Depth of exploitation UCG operations are considered shallow between the surface and 350 m bgl and deep from 600 to 1300 m bgl (Burton et al., 2006[37]; Shafirovitch and Varma, 2009[40]). They are generally located below the water table in order to control burns (e.g. Hoe Creek, Burton et al., 2006[37]). In England, Jones et al. (2004)[27] suggest that UCG is more likely to occur at depths of between 600 m and 1200 m bgl, based on the depths required to reduce environmental impacts and the normal limits for mining. For similar reasons, UCG typically takes place deeper in the subsurface in Europe (Burton et al., 2006[37]).
Boreholes At least two boreholes are required for injection and extraction, with between 10 and 60 m separation. Thicker coal seams require fewer boreholes (Burton et al., 2006[37]). Directional drilling enables improved control of the gasification process and although it is not necessary (Shafirovitch and Varma, 2009[40]), it is common in deeper seams (Burton et al., 2006[37]).
Stimulation Permeability can be increased artificially with stimulation techniques such as reverse combustion and hydraulic fracturing (Bhutto et al., 2003[41]; Burton et al., 2006[37]; Shafirovitch and Varma, 2009[40]). UCG also requires a strong, dry, impermeable roof rock (Jones et al., 2004[27]).

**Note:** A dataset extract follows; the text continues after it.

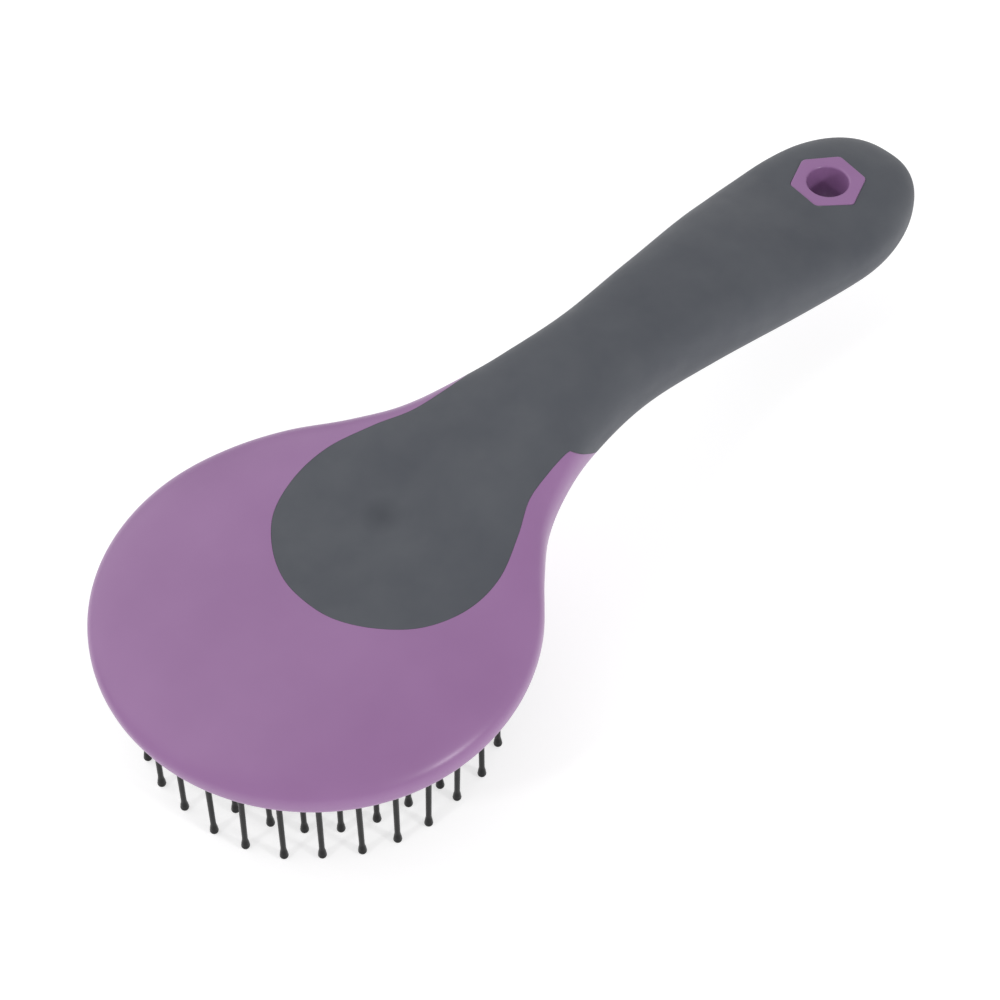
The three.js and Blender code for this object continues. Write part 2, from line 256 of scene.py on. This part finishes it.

In deeper UCG operations steam is injected at pressures of up to 80 MPa. In shallower sites pressures of only 324 kPa may be required. The optimum ‘blast’ intensity is suggested to be around 5000 m3/hr, but experiments have ranged from 1500 to 7000 m3/hr with higher intensities improving production (Burton et al., 2006[37]). Temperatures exceeding 200°C have been found to minimise pollutant by-products (Burton et al., 2006) with temperatures of up to 300°C used in Chinchilla, Australia (Jones et al., 2004[27]).

Lifetime The lifespan of a UCG operation is variable; for example, a site in Uzbekistan has been operational for 50 years but others in the former USSR were operational for between 5 and 17 years (Burton et al., 2006[37]).
Footprint Subsurface footprint is variable, dependent on the coal resource and cavity size. However, little control can be exerted over the cavity size (Burton et al., 2006[37]).